[start DATA LINES]
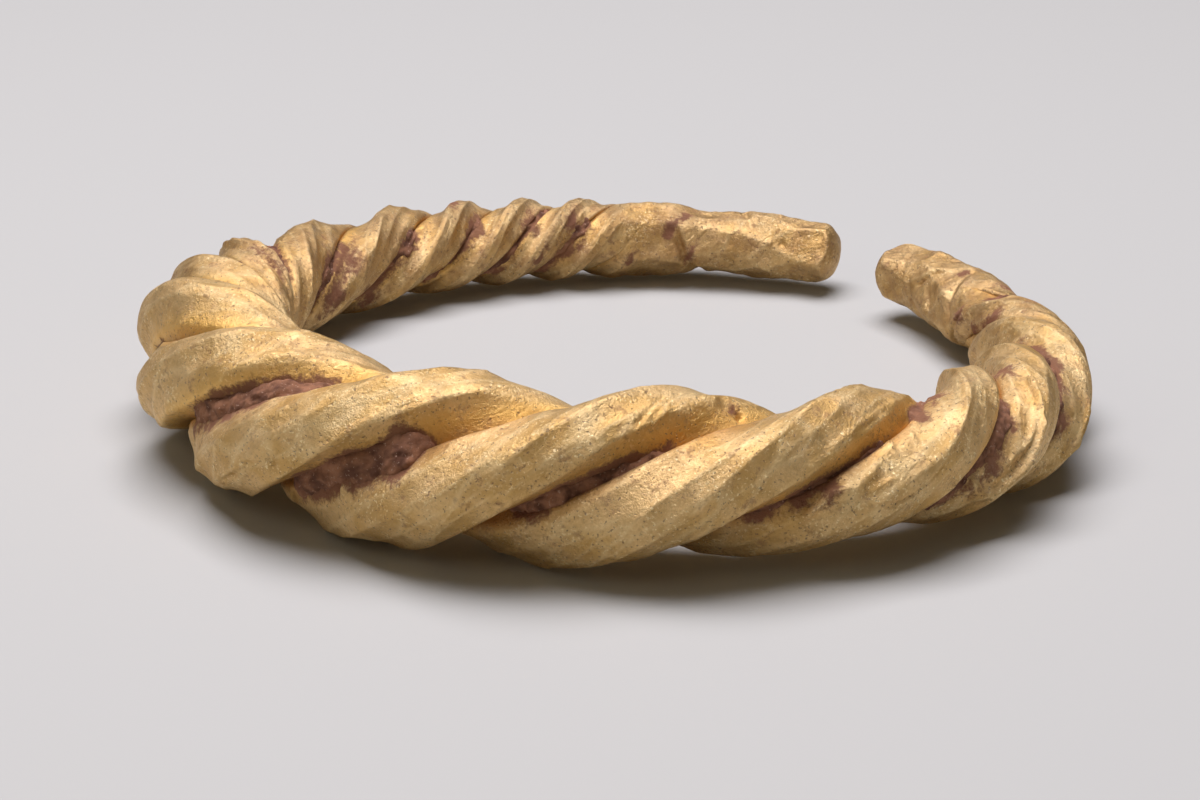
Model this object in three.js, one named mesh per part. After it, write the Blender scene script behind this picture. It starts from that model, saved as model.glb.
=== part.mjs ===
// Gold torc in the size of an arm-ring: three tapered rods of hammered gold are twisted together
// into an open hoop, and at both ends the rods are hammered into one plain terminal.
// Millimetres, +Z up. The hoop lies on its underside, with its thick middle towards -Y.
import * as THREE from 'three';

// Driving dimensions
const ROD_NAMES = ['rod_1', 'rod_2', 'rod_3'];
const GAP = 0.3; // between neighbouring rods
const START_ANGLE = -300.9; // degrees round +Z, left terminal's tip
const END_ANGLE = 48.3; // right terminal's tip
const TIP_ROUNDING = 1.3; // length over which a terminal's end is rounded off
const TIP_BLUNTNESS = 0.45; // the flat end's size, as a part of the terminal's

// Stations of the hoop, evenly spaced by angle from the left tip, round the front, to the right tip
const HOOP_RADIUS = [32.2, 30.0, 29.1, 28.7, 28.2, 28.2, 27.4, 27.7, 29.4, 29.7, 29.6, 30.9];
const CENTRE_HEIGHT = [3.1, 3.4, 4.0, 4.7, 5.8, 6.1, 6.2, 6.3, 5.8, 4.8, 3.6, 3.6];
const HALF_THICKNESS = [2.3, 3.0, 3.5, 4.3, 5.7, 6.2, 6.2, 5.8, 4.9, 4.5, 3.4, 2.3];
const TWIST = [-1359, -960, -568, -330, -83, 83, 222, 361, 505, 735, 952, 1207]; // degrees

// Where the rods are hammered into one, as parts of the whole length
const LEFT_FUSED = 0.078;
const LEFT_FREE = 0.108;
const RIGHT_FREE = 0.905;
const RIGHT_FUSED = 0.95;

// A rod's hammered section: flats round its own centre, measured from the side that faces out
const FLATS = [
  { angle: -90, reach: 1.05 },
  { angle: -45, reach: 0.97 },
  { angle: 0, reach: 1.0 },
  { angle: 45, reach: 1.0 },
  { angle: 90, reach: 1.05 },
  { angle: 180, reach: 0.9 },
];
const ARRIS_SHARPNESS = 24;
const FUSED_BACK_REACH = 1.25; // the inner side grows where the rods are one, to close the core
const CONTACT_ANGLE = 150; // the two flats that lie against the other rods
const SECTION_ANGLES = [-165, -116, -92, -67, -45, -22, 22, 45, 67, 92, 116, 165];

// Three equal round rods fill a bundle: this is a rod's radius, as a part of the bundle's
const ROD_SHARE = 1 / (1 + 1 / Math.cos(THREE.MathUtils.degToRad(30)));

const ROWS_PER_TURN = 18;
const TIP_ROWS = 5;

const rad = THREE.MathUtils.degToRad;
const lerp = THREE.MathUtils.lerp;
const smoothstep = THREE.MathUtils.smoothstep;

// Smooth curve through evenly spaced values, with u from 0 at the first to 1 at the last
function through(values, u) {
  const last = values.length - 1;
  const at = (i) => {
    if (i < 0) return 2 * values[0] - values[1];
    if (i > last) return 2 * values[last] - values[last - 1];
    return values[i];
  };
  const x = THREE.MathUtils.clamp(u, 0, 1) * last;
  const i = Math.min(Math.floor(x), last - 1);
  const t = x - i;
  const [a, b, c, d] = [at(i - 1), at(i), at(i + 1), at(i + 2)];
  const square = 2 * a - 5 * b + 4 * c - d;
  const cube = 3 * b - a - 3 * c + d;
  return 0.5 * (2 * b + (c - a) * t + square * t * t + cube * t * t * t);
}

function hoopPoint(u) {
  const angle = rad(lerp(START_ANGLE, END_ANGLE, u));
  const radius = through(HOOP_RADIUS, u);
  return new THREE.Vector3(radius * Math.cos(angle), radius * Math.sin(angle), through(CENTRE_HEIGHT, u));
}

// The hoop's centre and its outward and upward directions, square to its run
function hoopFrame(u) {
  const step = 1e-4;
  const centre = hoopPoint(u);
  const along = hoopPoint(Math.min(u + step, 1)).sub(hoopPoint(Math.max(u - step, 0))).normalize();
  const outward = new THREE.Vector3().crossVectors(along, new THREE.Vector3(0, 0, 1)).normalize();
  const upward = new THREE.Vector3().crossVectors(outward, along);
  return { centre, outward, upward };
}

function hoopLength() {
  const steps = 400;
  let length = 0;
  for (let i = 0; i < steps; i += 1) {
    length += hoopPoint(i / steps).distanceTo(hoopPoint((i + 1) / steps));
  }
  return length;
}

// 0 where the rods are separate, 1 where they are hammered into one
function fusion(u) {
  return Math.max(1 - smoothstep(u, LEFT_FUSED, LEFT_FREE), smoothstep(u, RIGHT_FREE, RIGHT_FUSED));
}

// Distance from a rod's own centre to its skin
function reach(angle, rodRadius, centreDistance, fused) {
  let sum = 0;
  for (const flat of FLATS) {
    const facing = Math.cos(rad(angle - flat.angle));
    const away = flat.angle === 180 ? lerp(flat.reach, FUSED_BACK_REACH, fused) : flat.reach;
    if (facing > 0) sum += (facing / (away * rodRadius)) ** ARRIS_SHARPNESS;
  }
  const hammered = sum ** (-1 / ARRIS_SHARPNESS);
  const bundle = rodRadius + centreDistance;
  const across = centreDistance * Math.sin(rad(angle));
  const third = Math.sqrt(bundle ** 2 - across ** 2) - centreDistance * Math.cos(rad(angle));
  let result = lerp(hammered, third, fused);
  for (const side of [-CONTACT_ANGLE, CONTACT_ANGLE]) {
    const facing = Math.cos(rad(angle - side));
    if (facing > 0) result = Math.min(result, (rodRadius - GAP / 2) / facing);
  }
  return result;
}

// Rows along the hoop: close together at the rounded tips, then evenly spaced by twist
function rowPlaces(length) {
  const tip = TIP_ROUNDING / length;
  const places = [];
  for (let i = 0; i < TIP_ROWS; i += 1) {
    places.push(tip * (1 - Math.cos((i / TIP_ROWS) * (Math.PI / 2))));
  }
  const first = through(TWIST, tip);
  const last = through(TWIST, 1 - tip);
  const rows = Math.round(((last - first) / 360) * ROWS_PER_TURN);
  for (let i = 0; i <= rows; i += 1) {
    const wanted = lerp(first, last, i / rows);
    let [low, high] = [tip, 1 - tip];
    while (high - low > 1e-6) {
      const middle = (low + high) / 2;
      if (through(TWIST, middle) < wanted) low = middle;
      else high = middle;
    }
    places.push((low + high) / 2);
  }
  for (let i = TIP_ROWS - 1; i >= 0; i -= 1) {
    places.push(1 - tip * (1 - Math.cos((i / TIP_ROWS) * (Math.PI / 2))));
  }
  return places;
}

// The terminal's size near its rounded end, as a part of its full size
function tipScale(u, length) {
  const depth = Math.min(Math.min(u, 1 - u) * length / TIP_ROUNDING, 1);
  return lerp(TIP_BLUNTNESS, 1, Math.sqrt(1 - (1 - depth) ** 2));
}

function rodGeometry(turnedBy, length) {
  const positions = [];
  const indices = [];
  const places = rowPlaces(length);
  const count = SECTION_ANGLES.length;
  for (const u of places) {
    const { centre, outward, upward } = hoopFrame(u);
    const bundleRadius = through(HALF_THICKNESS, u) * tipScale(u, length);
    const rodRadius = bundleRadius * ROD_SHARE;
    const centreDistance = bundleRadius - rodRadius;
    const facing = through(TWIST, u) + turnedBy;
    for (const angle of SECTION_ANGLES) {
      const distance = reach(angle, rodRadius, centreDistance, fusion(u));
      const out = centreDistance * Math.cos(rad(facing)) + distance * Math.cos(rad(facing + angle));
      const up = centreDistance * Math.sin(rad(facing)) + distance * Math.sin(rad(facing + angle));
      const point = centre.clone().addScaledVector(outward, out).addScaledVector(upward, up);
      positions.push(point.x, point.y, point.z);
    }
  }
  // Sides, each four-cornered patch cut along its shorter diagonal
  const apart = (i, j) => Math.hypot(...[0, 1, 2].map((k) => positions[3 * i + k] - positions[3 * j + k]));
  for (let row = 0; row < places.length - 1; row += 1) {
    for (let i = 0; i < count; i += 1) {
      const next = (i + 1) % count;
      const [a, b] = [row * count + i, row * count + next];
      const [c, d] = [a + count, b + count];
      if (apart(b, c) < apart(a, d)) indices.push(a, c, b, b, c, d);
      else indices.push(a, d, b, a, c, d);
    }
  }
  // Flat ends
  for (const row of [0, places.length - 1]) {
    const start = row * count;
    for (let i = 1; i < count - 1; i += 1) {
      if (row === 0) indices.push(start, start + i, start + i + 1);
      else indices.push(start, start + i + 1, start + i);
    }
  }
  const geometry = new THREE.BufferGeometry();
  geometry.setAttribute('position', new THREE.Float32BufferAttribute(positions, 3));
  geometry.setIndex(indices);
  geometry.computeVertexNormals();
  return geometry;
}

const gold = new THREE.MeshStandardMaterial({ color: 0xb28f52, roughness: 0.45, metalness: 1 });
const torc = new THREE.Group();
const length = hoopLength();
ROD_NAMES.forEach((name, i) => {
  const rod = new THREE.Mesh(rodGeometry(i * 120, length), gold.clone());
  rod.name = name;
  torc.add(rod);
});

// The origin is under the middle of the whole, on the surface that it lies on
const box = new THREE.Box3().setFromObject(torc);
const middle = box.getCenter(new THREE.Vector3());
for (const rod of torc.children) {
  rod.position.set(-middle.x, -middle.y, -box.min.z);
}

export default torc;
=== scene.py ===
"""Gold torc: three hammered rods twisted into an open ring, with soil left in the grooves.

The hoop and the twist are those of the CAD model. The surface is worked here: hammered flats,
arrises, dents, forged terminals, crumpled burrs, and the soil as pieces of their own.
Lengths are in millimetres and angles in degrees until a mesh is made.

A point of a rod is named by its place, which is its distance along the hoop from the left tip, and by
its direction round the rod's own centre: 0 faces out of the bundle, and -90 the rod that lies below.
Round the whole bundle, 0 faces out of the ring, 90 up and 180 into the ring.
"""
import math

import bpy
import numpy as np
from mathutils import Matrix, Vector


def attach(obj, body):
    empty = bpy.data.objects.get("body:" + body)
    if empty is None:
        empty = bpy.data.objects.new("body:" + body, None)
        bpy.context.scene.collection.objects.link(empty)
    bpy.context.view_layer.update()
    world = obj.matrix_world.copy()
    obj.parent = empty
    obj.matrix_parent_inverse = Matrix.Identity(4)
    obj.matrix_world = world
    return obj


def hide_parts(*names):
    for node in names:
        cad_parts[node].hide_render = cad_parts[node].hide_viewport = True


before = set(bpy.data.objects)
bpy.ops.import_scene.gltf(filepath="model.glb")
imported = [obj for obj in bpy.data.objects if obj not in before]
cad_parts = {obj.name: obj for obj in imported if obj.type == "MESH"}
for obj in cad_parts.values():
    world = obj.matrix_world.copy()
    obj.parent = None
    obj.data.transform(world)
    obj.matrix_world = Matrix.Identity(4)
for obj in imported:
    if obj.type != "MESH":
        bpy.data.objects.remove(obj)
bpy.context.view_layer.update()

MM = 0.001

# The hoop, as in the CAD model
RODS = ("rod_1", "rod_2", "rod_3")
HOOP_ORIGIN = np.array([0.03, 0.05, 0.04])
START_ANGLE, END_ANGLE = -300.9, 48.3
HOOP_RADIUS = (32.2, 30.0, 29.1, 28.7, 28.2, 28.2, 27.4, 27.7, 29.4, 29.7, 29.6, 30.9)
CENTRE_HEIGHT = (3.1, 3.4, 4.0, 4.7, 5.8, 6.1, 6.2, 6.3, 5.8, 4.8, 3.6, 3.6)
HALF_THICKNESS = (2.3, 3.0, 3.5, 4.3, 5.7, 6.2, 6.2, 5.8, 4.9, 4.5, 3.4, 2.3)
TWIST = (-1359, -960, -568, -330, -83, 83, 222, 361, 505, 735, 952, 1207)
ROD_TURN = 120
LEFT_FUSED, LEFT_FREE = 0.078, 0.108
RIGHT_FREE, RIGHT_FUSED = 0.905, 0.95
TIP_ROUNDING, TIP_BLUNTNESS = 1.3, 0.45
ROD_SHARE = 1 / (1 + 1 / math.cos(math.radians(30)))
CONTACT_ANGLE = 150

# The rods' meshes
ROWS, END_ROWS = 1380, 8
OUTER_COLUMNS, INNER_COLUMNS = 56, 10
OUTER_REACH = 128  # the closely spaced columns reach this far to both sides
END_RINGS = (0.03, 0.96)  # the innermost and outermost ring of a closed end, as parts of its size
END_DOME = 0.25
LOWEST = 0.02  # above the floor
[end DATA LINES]
EXERCISE GOAL
Transcribe exactly, and only, the lines beginning at the line containing "const gold = new" and ending at the line containing "if empty is", both inclusive.

CORRECT RESPONSE
const gold = new THREE.MeshStandardMaterial({ color: 0xb28f52, roughness: 0.45, metalness: 1 });
const torc = new THREE.Group();
const length = hoopLength();
ROD_NAMES.forEach((name, i) => {
  const rod = new THREE.Mesh(rodGeometry(i * 120, length), gold.clone());
  rod.name = name;
  torc.add(rod);
});

// The origin is under the middle of the whole, on the surface that it lies on
const box = new THREE.Box3().setFromObject(torc);
const middle = box.getCenter(new THREE.Vector3());
for (const rod of torc.children) {
  rod.position.set(-middle.x, -middle.y, -box.min.z);
}

export default torc;
=== scene.py ===
"""Gold torc: three hammered rods twisted into an open ring, with soil left in the grooves.

The hoop and the twist are those of the CAD model. The surface is worked here: hammered flats,
arrises, dents, forged terminals, crumpled burrs, and the soil as pieces of their own.
Lengths are in millimetres and angles in degrees until a mesh is made.

A point of a rod is named by its place, which is its distance along the hoop from the left tip, and by
its direction round the rod's own centre: 0 faces out of the bundle, and -90 the rod that lies below.
Round the whole bundle, 0 faces out of the ring, 90 up and 180 into the ring.
"""
import math

import bpy
import numpy as np
from mathutils import Matrix, Vector


def attach(obj, body):
    empty = bpy.data.objects.get("body:" + body)
    if empty is None:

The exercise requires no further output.